I dropped to the floor and did 25 push-ups, as if that would lessen the impact. I turned on the television and every news outlet was all abuzz about Iran and the demonstrations that were going on over there due to some suspect dealings surrounding the results of their presidential election. Tens of thousands of people marched down Tehran's main thoroughfare in a show of their dissatisfaction with the outcome. Incumbent President Ahmadinejad would remain in power. Well, sort of. There's still the Supreme Leader or Ayatollah by the name of Khamenei who is commander in Chief of the military among other things. Who's really in charge? Through my democratic-republic goggles, it seems a tad confusing if not thought provoking. I listened as some CNN talking heads referenced a quote from President Obama that suggested either choice would probably have the same sort of policy toward the U.S. In other words, Iran is still gonna do what they're gonna do. Without getting too deep into thought about the political ramifications of the situation, I started to think about how it would affect me. Is this going to put a damper on any plans to cross Iran off as a place that I've visited on our planet? It's been tenuous at best these last few years as it is. I still tell myself that I'll go anywhere (with the exception of any war zones like Baghdad or Fallujah) despite the crazy facial responses and otherwise negative reactions that I get from friends and loved ones when I say such things. No, I'm not really that shallow. I'm aware of the tremendous civil rights gains that are potentially at stake for the first time in that country, especially for women. Recall that I'm still sitting at the edge of my bed at this point, in my boxers. Deep thoughts are not exactly raging through my mind yet.

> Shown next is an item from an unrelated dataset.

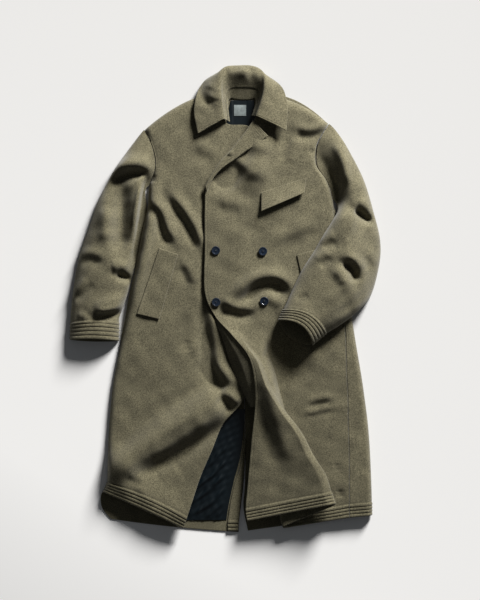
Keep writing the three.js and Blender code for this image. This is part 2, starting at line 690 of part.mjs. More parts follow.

As fate would have it, I managed to salvage the day. Not only did I get through a couple items from a very ill-conceived to-do list, but I ran. Forgive me for the shameless play on words, but this was actually a big deal. I haven't run in a year. What turned out to be a much more major knee surgery (September '08) than previously thought has not only kept me very far removed from the basketball courts that I love to roam but has also made me seriously consider taking up another past time like water polo or becoming the black Michael Phelps. (Why do WE always have to become the black-something? Do you think the folks at Harvard are calling themselves the Morehouse of the North? Food for thought for another time...). Yes, I've spent a lot of time in the pool when I'm not at a physical therapy session. I like swimming a lot but not being able to run has made me feel rather confined. Shoot, sometimes I feel downright invalid.

I love to run. I always have. There have been times over the last 10 months that I didn't know if I'd ever be able to run again. Running has always been such a big part of my life. In addition to being a fairly necessary part of all of the sports that I've played my whole life it has often been quite therapeutic. It has the power to clear my head. It has the unique ability to allow me to find out what my physical limits are like no other exercise can. I don't know what it is , but I haven't often been able to get the desired amount of intensity in my workouts when they don't include some running. The void left by running has indeed been tough to fill.

How ironic it is that the long dormant spirit of revolution in a people long kept under wraps by their circumstance and societal norm is emerging on the same day, at the same time that my long (well, not quite as long, but it seemed like it) unfulfilled desire to lace up my Nike's and blaze a trail down the street would be satisfied. Iran. Hmmmm? I think I'm ready for that deep thought now.